-- Data to process start --

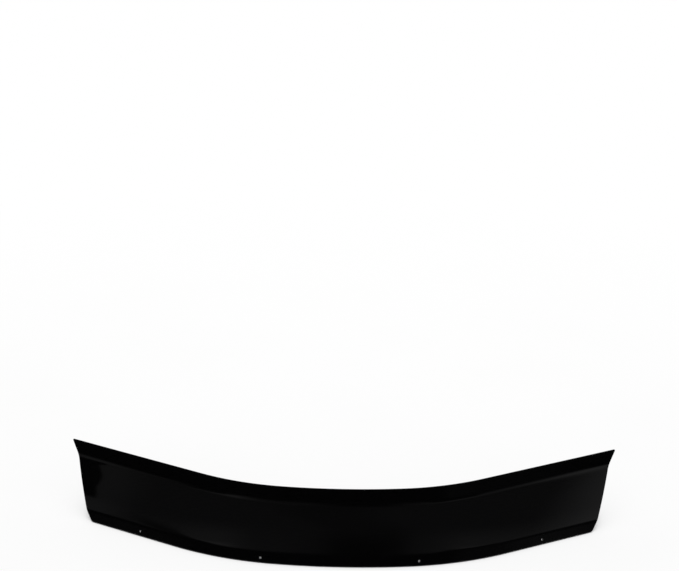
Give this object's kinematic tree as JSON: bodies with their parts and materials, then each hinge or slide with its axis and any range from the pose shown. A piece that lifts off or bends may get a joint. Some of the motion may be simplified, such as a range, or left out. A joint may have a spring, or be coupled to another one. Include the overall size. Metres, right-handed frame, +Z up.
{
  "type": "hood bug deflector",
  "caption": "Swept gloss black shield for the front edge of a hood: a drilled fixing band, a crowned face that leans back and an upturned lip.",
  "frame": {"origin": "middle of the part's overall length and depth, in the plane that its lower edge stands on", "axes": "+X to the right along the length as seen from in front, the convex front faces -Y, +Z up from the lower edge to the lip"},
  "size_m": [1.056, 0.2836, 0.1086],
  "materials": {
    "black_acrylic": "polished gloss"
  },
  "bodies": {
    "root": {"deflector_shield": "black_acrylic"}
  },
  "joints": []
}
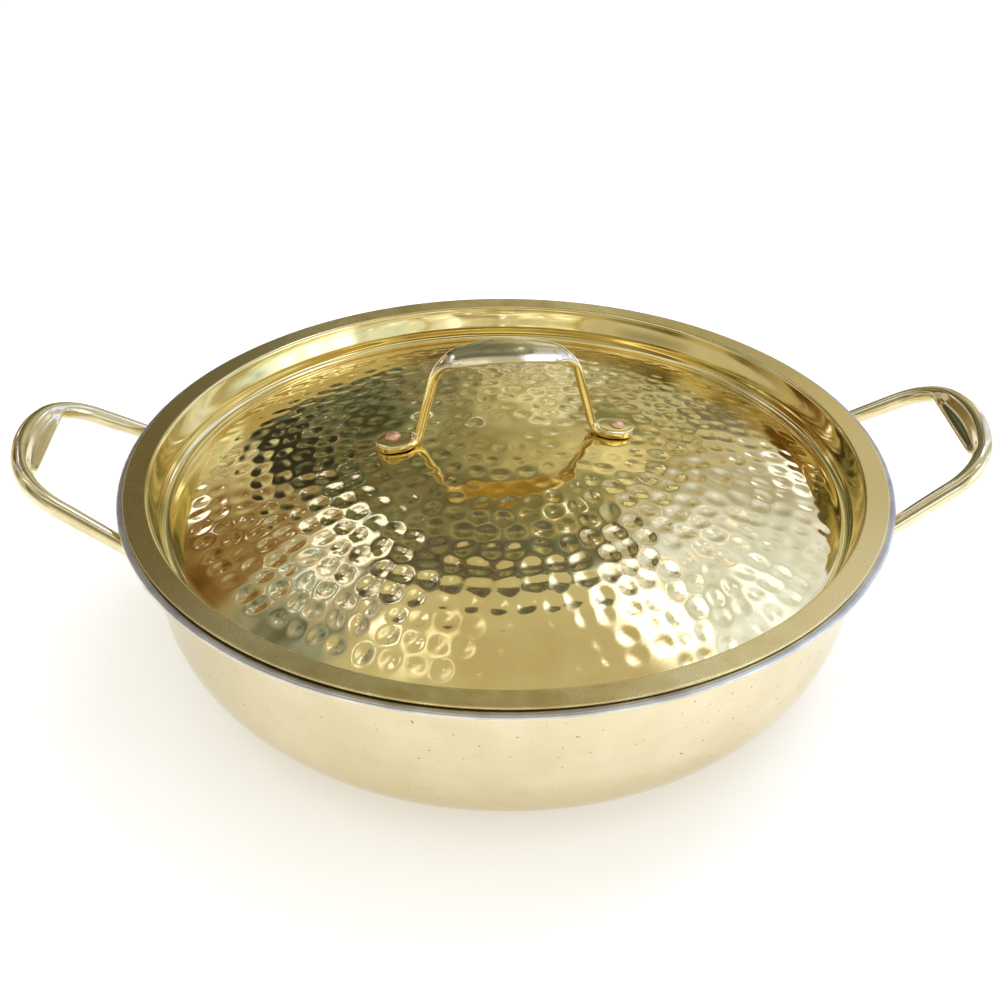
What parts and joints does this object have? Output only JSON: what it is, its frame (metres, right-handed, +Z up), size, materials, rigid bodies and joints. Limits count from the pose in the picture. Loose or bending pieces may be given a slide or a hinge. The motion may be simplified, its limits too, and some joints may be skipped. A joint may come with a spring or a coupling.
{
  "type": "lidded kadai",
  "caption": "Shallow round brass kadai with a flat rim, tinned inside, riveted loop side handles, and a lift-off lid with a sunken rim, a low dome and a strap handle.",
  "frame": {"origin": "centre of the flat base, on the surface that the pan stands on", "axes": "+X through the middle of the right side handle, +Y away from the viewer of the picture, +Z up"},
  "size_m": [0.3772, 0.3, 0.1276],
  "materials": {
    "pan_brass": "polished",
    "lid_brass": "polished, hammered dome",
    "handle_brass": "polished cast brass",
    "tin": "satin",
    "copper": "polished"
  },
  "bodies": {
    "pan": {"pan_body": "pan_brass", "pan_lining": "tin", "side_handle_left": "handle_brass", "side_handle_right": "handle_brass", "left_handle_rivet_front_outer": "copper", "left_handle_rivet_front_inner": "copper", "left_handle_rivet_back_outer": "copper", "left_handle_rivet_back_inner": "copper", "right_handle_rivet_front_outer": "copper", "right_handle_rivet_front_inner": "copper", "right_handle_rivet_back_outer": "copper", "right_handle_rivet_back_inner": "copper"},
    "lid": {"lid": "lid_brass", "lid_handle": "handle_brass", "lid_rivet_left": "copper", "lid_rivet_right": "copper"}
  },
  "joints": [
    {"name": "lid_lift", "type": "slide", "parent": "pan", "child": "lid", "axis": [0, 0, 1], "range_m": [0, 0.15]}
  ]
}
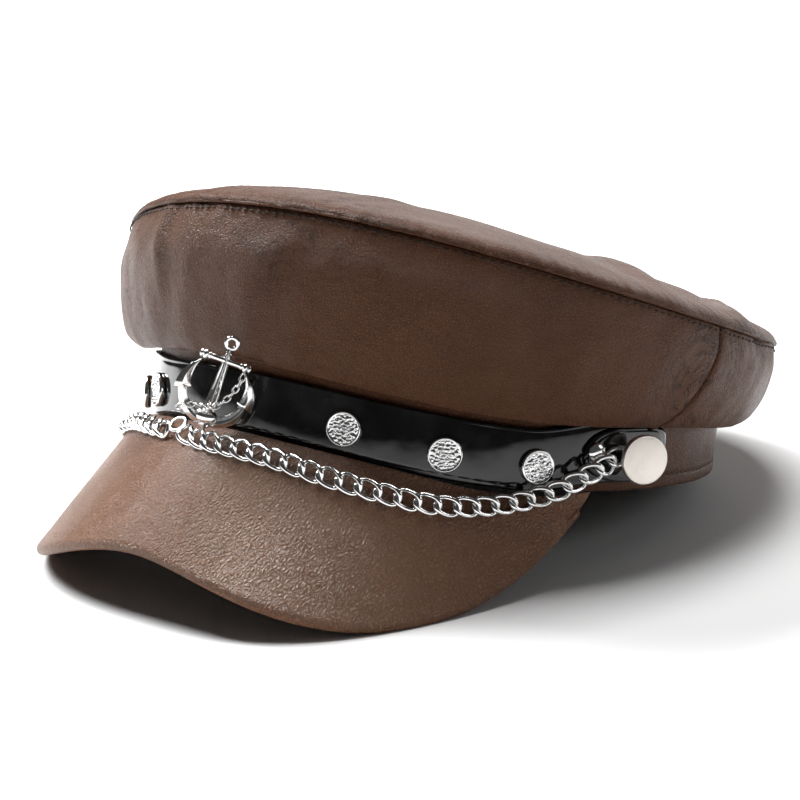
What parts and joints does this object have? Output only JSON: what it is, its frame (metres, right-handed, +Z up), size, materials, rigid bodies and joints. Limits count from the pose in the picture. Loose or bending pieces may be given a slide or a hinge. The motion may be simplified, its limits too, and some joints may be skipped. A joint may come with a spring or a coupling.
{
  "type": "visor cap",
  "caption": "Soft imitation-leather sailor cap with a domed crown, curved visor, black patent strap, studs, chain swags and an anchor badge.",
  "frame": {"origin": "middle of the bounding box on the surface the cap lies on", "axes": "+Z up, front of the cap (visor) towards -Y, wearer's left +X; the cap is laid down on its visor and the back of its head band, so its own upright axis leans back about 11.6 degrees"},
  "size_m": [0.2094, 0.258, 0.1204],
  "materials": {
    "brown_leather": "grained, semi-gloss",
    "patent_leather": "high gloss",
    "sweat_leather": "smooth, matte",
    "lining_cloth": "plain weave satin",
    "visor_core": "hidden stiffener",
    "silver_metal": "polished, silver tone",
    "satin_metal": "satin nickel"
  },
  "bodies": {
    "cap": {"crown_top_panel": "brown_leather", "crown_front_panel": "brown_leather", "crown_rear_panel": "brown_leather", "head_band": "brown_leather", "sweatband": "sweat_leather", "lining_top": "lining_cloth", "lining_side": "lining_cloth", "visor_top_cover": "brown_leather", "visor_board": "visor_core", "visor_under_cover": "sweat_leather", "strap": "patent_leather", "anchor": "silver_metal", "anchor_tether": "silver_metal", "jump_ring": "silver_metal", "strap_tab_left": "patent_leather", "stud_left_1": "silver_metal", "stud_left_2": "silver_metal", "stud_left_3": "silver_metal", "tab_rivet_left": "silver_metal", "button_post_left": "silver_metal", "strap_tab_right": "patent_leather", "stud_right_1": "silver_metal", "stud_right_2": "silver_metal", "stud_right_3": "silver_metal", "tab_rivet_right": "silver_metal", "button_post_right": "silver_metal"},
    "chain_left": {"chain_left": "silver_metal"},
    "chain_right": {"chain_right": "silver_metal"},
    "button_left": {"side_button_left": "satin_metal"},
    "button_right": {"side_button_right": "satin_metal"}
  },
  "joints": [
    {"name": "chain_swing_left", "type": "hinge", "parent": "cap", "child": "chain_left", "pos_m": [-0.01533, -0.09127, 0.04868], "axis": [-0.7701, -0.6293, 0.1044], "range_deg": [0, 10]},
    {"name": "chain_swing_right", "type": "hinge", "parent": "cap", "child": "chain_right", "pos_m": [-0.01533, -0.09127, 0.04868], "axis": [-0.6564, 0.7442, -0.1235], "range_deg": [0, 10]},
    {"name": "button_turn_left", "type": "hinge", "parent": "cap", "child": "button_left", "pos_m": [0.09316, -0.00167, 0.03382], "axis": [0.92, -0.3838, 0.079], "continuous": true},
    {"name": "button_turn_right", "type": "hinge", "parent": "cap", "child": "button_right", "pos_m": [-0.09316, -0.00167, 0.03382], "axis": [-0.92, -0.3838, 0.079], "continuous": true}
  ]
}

-- Data to process end --

* _Requirement_: Write out every entry word for word.

* _Exercise result_:
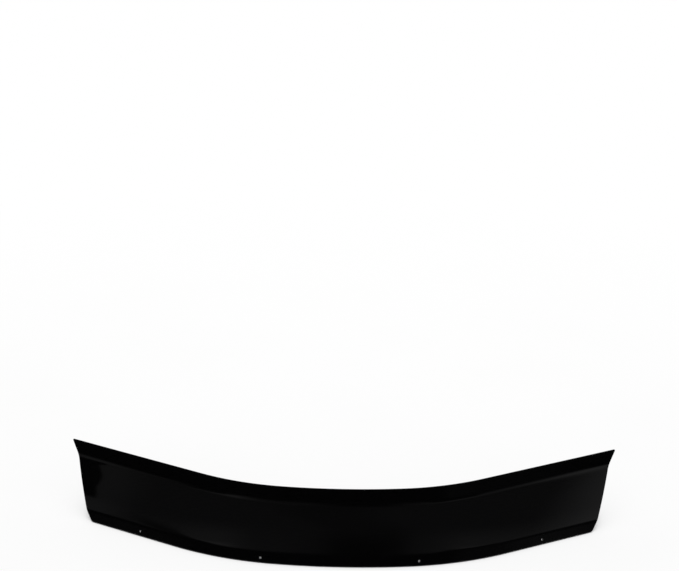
Give this object's kinematic tree as JSON: bodies with their parts and materials, then each hinge or slide with its axis and any range from the pose shown. A piece that lifts off or bends may get a joint. Some of the motion may be simplified, such as a range, or left out. A joint may have a spring, or be coupled to another one. Include the overall size. Metres, right-handed frame, +Z up.
{
  "type": "hood bug deflector",
  "caption": "Swept gloss black shield for the front edge of a hood: a drilled fixing band, a crowned face that leans back and an upturned lip.",
  "frame": {"origin": "middle of the part's overall length and depth, in the plane that its lower edge stands on", "axes": "+X to the right along the length as seen from in front, the convex front faces -Y, +Z up from the lower edge to the lip"},
  "size_m": [1.056, 0.2836, 0.1086],
  "materials": {
    "black_acrylic": "polished gloss"
  },
  "bodies": {
    "root": {"deflector_shield": "black_acrylic"}
  },
  "joints": []
}
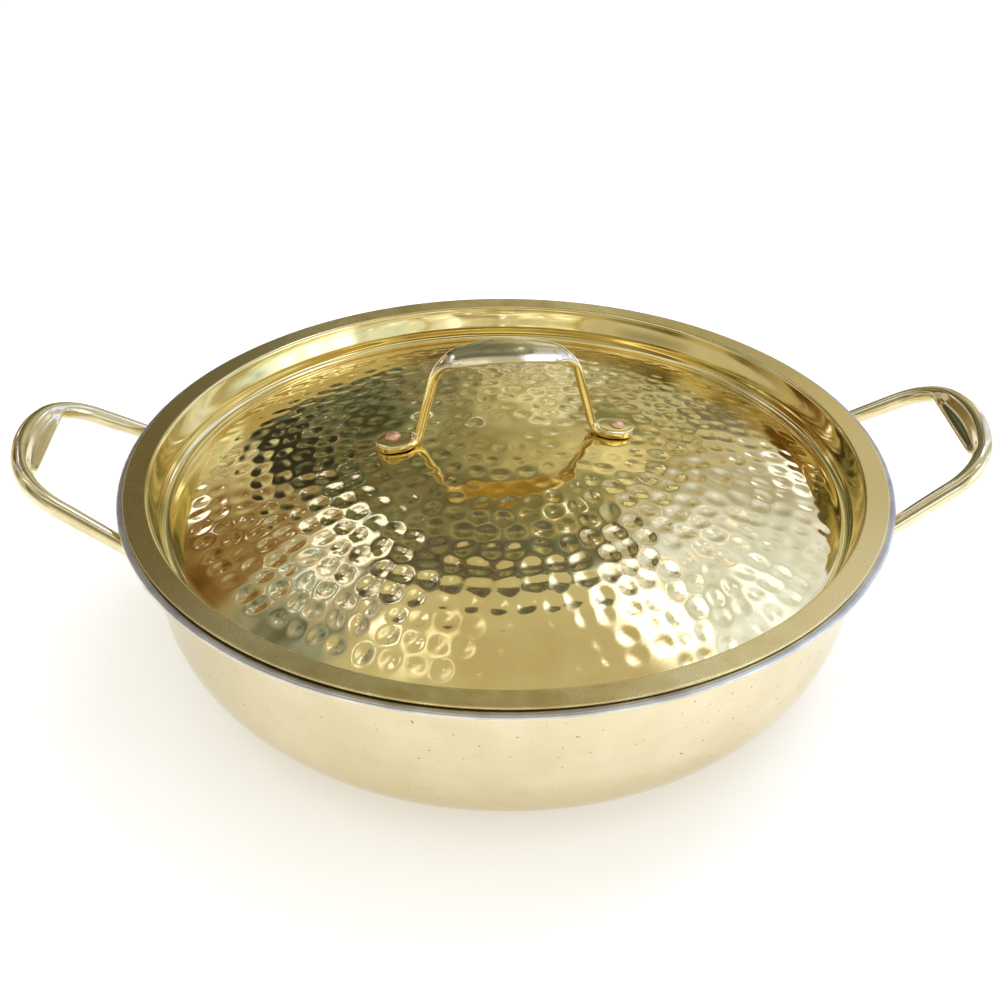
What parts and joints does this object have? Output only JSON: what it is, its frame (metres, right-handed, +Z up), size, materials, rigid bodies and joints. Limits count from the pose in the picture. Loose or bending pieces may be given a slide or a hinge. The motion may be simplified, its limits too, and some joints may be skipped. A joint may come with a spring or a coupling.
{
  "type": "lidded kadai",
  "caption": "Shallow round brass kadai with a flat rim, tinned inside, riveted loop side handles, and a lift-off lid with a sunken rim, a low dome and a strap handle.",
  "frame": {"origin": "centre of the flat base, on the surface that the pan stands on", "axes": "+X through the middle of the right side handle, +Y away from the viewer of the picture, +Z up"},
  "size_m": [0.3772, 0.3, 0.1276],
  "materials": {
    "pan_brass": "polished",
    "lid_brass": "polished, hammered dome",
    "handle_brass": "polished cast brass",
    "tin": "satin",
    "copper": "polished"
  },
  "bodies": {
    "pan": {"pan_body": "pan_brass", "pan_lining": "tin", "side_handle_left": "handle_brass", "side_handle_right": "handle_brass", "left_handle_rivet_front_outer": "copper", "left_handle_rivet_front_inner": "copper", "left_handle_rivet_back_outer": "copper", "left_handle_rivet_back_inner": "copper", "right_handle_rivet_front_outer": "copper", "right_handle_rivet_front_inner": "copper", "right_handle_rivet_back_outer": "copper", "right_handle_rivet_back_inner": "copper"},
    "lid": {"lid": "lid_brass", "lid_handle": "handle_brass", "lid_rivet_left": "copper", "lid_rivet_right": "copper"}
  },
  "joints": [
    {"name": "lid_lift", "type": "slide", "parent": "pan", "child": "lid", "axis": [0, 0, 1], "range_m": [0, 0.15]}
  ]
}
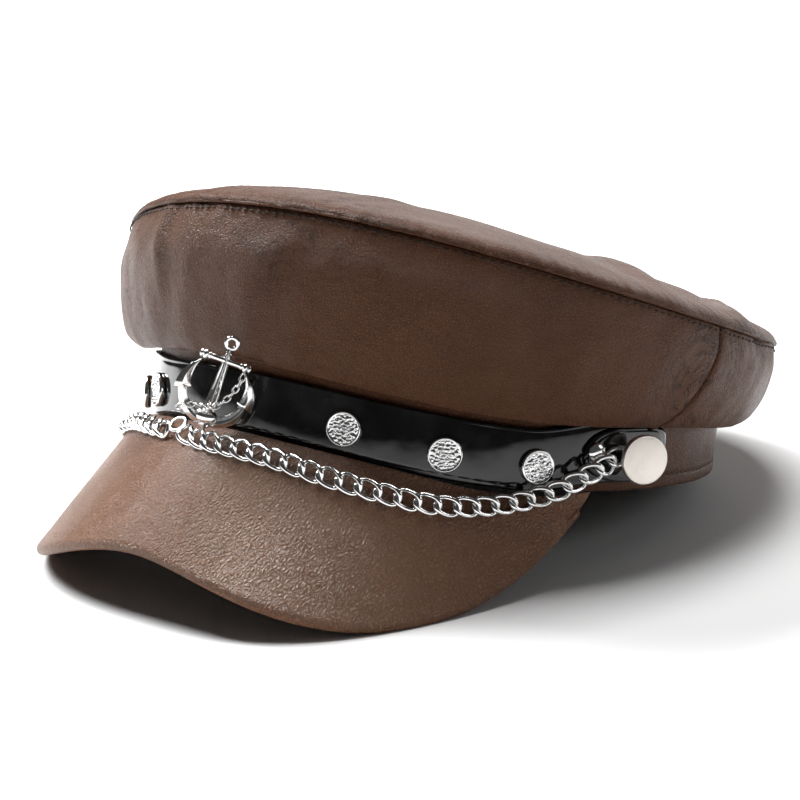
What parts and joints does this object have? Output only JSON: what it is, its frame (metres, right-handed, +Z up), size, materials, rigid bodies and joints. Limits count from the pose in the picture. Loose or bending pieces may be given a slide or a hinge. The motion may be simplified, its limits too, and some joints may be skipped. A joint may come with a spring or a coupling.
{
  "type": "visor cap",
  "caption": "Soft imitation-leather sailor cap with a domed crown, curved visor, black patent strap, studs, chain swags and an anchor badge.",
  "frame": {"origin": "middle of the bounding box on the surface the cap lies on", "axes": "+Z up, front of the cap (visor) towards -Y, wearer's left +X; the cap is laid down on its visor and the back of its head band, so its own upright axis leans back about 11.6 degrees"},
  "size_m": [0.2094, 0.258, 0.1204],
  "materials": {
    "brown_leather": "grained, semi-gloss",
    "patent_leather": "high gloss",
    "sweat_leather": "smooth, matte",
    "lining_cloth": "plain weave satin",
    "visor_core": "hidden stiffener",
    "silver_metal": "polished, silver tone",
    "satin_metal": "satin nickel"
  },
  "bodies": {
    "cap": {"crown_top_panel": "brown_leather", "crown_front_panel": "brown_leather", "crown_rear_panel": "brown_leather", "head_band": "brown_leather", "sweatband": "sweat_leather", "lining_top": "lining_cloth", "lining_side": "lining_cloth", "visor_top_cover": "brown_leather", "visor_board": "visor_core", "visor_under_cover": "sweat_leather", "strap": "patent_leather", "anchor": "silver_metal", "anchor_tether": "silver_metal", "jump_ring": "silver_metal", "strap_tab_left": "patent_leather", "stud_left_1": "silver_metal", "stud_left_2": "silver_metal", "stud_left_3": "silver_metal", "tab_rivet_left": "silver_metal", "button_post_left": "silver_metal", "strap_tab_right": "patent_leather", "stud_right_1": "silver_metal", "stud_right_2": "silver_metal", "stud_right_3": "silver_metal", "tab_rivet_right": "silver_metal", "button_post_right": "silver_metal"},
    "chain_left": {"chain_left": "silver_metal"},
    "chain_right": {"chain_right": "silver_metal"},
    "button_left": {"side_button_left": "satin_metal"},
    "button_right": {"side_button_right": "satin_metal"}
  },
  "joints": [
    {"name": "chain_swing_left", "type": "hinge", "parent": "cap", "child": "chain_left", "pos_m": [-0.01533, -0.09127, 0.04868], "axis": [-0.7701, -0.6293, 0.1044], "range_deg": [0, 10]},
    {"name": "chain_swing_right", "type": "hinge", "parent": "cap", "child": "chain_right", "pos_m": [-0.01533, -0.09127, 0.04868], "axis": [-0.6564, 0.7442, -0.1235], "range_deg": [0, 10]},
    {"name": "button_turn_left", "type": "hinge", "parent": "cap", "child": "button_left", "pos_m": [0.09316, -0.00167, 0.03382], "axis": [0.92, -0.3838, 0.079], "continuous": true},
    {"name": "button_turn_right", "type": "hinge", "parent": "cap", "child": "button_right", "pos_m": [-0.09316, -0.00167, 0.03382], "axis": [-0.92, -0.3838, 0.079], "continuous": true}
  ]
}